One finds one gallery now full of a mass of aluminium poles, projecting downwards from the ceiling, giving the distinct impression of back store in the IKEA retail warehouse. Another gallery room sports a clump of pierced boxes of metallic non-allure. This is entitled 'Space Station' but the visitor feels somehow entrapped within childhood screw-together kits. On an upstairs level now, 'Matrices and Expansions' offers more 'lost' figures, this time stuck inside a trap of spiralling wires. Then, redolent of some Balkan torture chamber, 'Critical Mass' (downstairs this time) has 60 figures hanging upside down. Indeed, they are precisely intended by Gormley to remind us all of serial torture and human expiry: they all seem now ready for quick immolation in a mass grave. Yet the most likely sentiment from the alienated viewer there seems more likely to be one of 'good riddance', rather than pathos or regret.

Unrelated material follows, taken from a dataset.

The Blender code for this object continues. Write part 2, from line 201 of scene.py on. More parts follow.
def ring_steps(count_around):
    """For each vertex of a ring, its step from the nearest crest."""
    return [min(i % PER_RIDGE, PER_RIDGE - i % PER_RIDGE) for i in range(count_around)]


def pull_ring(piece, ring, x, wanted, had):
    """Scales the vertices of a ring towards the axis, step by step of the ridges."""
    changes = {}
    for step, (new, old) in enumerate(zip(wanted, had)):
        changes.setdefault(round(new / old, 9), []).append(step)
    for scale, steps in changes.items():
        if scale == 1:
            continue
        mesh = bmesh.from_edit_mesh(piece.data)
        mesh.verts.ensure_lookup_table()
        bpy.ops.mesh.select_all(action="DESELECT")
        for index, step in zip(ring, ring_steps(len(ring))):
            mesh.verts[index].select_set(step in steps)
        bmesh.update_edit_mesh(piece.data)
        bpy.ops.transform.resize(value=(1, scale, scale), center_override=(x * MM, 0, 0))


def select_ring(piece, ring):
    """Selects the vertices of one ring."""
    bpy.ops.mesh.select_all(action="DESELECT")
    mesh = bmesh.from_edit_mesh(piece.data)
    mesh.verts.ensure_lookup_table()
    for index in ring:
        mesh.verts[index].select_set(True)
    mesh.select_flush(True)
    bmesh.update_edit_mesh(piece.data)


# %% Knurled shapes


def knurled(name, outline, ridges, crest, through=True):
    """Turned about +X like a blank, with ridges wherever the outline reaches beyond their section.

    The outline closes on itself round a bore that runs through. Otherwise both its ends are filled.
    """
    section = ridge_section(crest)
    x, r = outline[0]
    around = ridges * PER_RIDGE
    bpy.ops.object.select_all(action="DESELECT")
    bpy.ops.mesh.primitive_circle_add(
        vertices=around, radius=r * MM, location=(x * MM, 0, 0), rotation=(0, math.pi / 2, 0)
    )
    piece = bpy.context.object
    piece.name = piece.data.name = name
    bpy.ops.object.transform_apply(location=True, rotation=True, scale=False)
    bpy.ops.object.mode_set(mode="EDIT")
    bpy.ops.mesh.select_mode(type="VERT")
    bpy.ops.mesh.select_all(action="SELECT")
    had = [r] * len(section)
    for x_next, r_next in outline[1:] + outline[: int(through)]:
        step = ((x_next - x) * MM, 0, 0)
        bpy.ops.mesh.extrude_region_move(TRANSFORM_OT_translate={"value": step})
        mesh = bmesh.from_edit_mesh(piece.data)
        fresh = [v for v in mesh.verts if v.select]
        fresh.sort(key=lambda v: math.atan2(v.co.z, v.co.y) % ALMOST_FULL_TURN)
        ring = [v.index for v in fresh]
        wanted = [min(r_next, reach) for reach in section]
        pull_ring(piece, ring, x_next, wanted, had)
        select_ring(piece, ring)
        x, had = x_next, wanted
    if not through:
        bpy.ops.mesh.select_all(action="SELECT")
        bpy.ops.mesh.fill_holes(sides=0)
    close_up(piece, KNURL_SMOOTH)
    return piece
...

So what has been gained over two decades of 'Gorms'? Something of a decline in creative energy since 'Sense' was completed, with its neck-hole and finger and hand markings suggesting an escape, a work of substance. Likewise the replication of the Chinese terra-cotta figures was another flash of genius. Today, at the Hayward however, enclosing a cloud at great expense in a glass box, 'Blind Light', seems puerile in a manner reminscent of a fifth form physics experiment writ large. But no further explanation is deemed necessary from one moving in the Hall of Fame.

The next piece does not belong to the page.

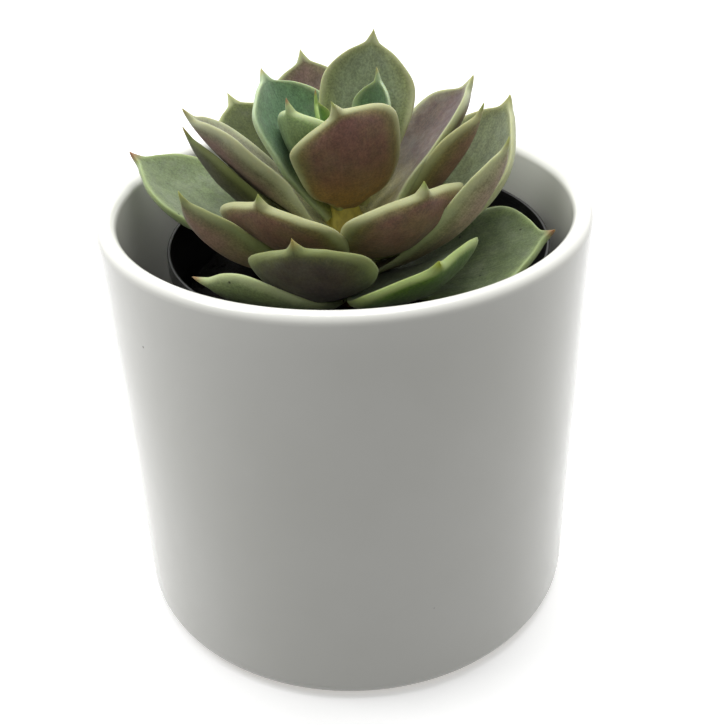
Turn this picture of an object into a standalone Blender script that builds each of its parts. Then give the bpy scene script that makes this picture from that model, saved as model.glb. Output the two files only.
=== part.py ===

And whether one is entranced , at the entrance, by 'Space Station' and its Lego-like pile (yet another figure replication here) or pricked by the pierced 'Capacitor' (executed all of five years ago), one is detached in reality from compositions that utterly fail to simulate any human predicament on earth. 'Matrices and Expansions' for instance, edges into the scientific domains of fractals, and it in no way compensates for the state of delusion imposed on the viewer by 'Critical Mass'.

Did the Freemasons Hall across the river really seek embellishment by a 'Gorm' figure? Well, perhaps, for once, Yes; it does seem appropriate enough in its enigmatic configuration to an institution redolent with secrecy. Why not then have 'plonked' a couple more such figures upstream on the symmetrical river elevation of the MI6 Headquarters, one on each corner?

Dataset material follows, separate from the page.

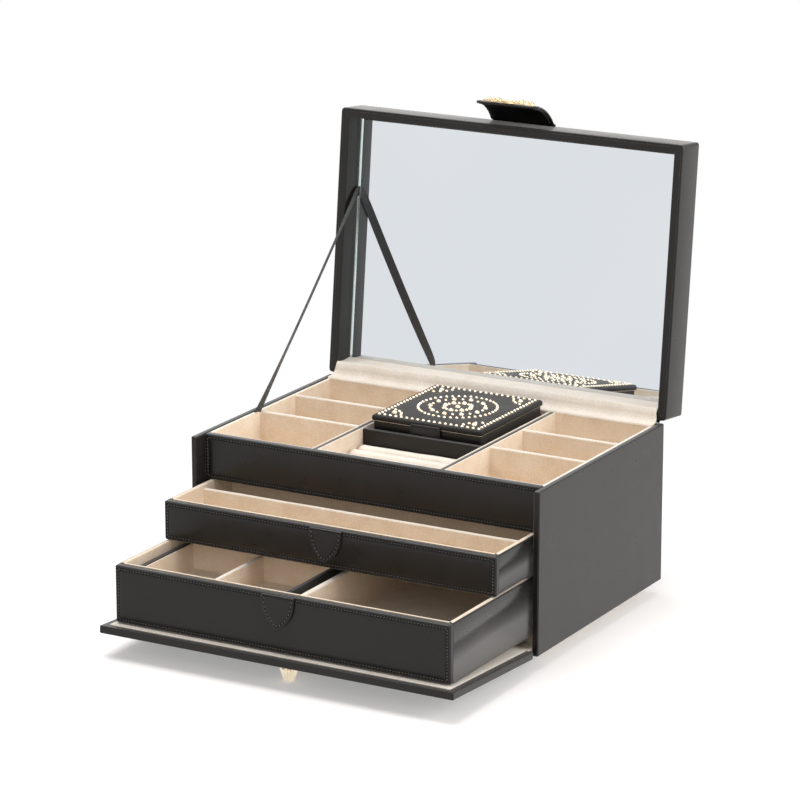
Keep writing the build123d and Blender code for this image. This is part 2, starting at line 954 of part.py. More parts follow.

Returning now to the immediate vicinity of the Hayward, one reaches the irreverent thought that these figures are actually reminiscent of the automated figure targets so beloved of operators of military training ranges.

The Hayward Gallery has done its very best, driven by Antony Gormley to further and deeper extremes of content and expression. It seems churlish then after such a commitment by the sculptor to express disillusion and disappointment here. But in the real world of Richard Serra, Anthony Caro and David Smith (and certainly William Tucker) one is bound to think all that was what sculpture is truly about, and not this parade of figures, for the enlightenment of the future. Gormley, for the moment, simply arrests and suspends the present in a vacuum. Stop the train, I want to get off here, (but here's to the Angel of the North, pal, as Bogart would add). What is sculpture really striving for? It is hoped that, with Lottery support and public encouragement, a work proposed for the M4 close to the Severn entry point to Wales from England will go up, and tell us. It is by architect-sculptors Marks Barfield, with the support of Landmark Wales. This is the way to go forward. It takes off from the idea of Gormley's Angel. It is called 'The Red Cloud'. Lets give it a go.